In the listing below, find the line with "CHANNEL_FLOOR = 0.00225", then repeat exactly every line from the top through that one.

┏━━

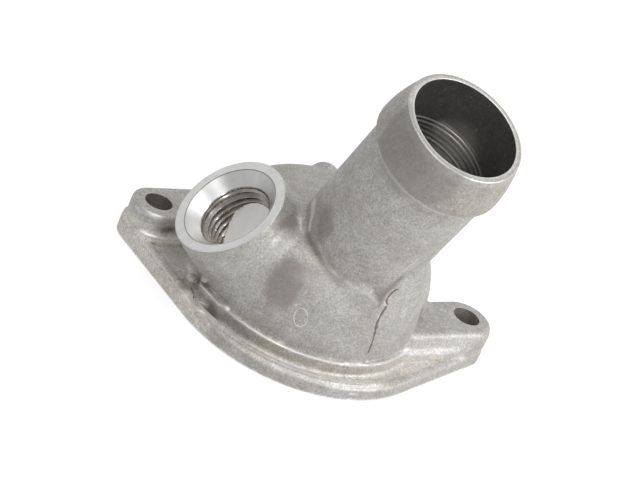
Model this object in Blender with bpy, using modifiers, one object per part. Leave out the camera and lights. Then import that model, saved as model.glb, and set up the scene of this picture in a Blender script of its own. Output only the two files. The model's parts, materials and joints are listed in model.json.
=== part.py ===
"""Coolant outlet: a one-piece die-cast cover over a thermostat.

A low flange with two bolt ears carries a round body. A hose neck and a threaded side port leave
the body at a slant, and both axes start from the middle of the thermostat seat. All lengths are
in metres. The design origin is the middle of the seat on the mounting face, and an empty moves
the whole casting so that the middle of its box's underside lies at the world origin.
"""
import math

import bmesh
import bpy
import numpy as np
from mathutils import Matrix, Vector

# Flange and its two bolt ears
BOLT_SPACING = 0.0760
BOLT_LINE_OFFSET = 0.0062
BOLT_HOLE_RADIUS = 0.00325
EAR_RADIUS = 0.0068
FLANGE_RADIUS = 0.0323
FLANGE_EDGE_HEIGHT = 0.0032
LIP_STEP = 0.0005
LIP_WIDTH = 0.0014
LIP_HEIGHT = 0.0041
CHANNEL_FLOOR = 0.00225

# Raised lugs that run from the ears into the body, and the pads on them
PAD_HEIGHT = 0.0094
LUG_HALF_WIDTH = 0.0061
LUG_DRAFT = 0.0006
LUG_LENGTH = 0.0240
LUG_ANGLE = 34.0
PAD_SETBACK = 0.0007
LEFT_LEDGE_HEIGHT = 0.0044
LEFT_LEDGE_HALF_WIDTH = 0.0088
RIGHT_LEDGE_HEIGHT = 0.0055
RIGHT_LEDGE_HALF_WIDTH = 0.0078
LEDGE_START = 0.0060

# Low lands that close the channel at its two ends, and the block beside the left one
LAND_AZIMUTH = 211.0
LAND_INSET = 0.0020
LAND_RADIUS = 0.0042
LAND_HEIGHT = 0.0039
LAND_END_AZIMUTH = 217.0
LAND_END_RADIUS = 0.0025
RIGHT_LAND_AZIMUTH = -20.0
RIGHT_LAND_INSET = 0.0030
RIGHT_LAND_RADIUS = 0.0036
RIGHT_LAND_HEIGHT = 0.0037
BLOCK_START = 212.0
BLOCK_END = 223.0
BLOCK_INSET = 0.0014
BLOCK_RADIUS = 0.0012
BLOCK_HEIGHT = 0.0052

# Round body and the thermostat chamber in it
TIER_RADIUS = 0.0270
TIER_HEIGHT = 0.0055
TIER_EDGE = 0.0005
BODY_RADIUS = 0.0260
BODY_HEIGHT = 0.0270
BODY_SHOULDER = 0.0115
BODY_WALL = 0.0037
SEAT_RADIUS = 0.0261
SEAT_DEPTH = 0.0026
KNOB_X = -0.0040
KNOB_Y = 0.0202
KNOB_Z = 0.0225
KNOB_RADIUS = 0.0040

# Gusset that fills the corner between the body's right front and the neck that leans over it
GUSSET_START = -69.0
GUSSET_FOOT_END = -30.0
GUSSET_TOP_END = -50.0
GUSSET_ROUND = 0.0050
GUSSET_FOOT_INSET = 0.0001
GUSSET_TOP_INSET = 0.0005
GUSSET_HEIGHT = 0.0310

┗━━

> **Complete output**:
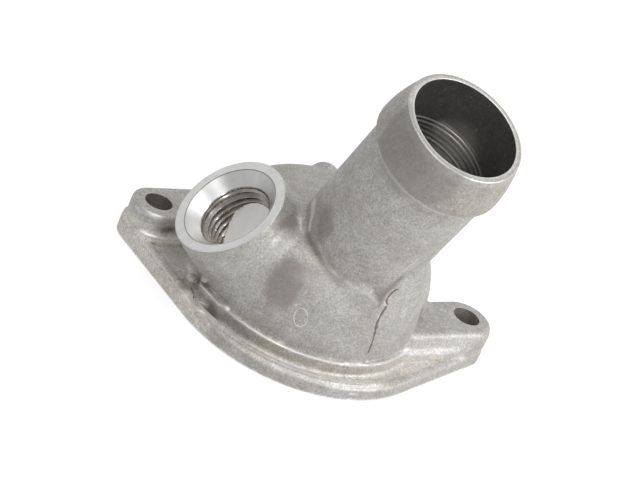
Model this object in Blender with bpy, using modifiers, one object per part. Leave out the camera and lights. Then import that model, saved as model.glb, and set up the scene of this picture in a Blender script of its own. Output only the two files. The model's parts, materials and joints are listed in model.json.
=== part.py ===
"""Coolant outlet: a one-piece die-cast cover over a thermostat.

A low flange with two bolt ears carries a round body. A hose neck and a threaded side port leave
the body at a slant, and both axes start from the middle of the thermostat seat. All lengths are
in metres. The design origin is the middle of the seat on the mounting face, and an empty moves
the whole casting so that the middle of its box's underside lies at the world origin.
"""
import math

import bmesh
import bpy
import numpy as np
from mathutils import Matrix, Vector

# Flange and its two bolt ears
BOLT_SPACING = 0.0760
BOLT_LINE_OFFSET = 0.0062
BOLT_HOLE_RADIUS = 0.00325
EAR_RADIUS = 0.0068
FLANGE_RADIUS = 0.0323
FLANGE_EDGE_HEIGHT = 0.0032
LIP_STEP = 0.0005
LIP_WIDTH = 0.0014
LIP_HEIGHT = 0.0041
CHANNEL_FLOOR = 0.00225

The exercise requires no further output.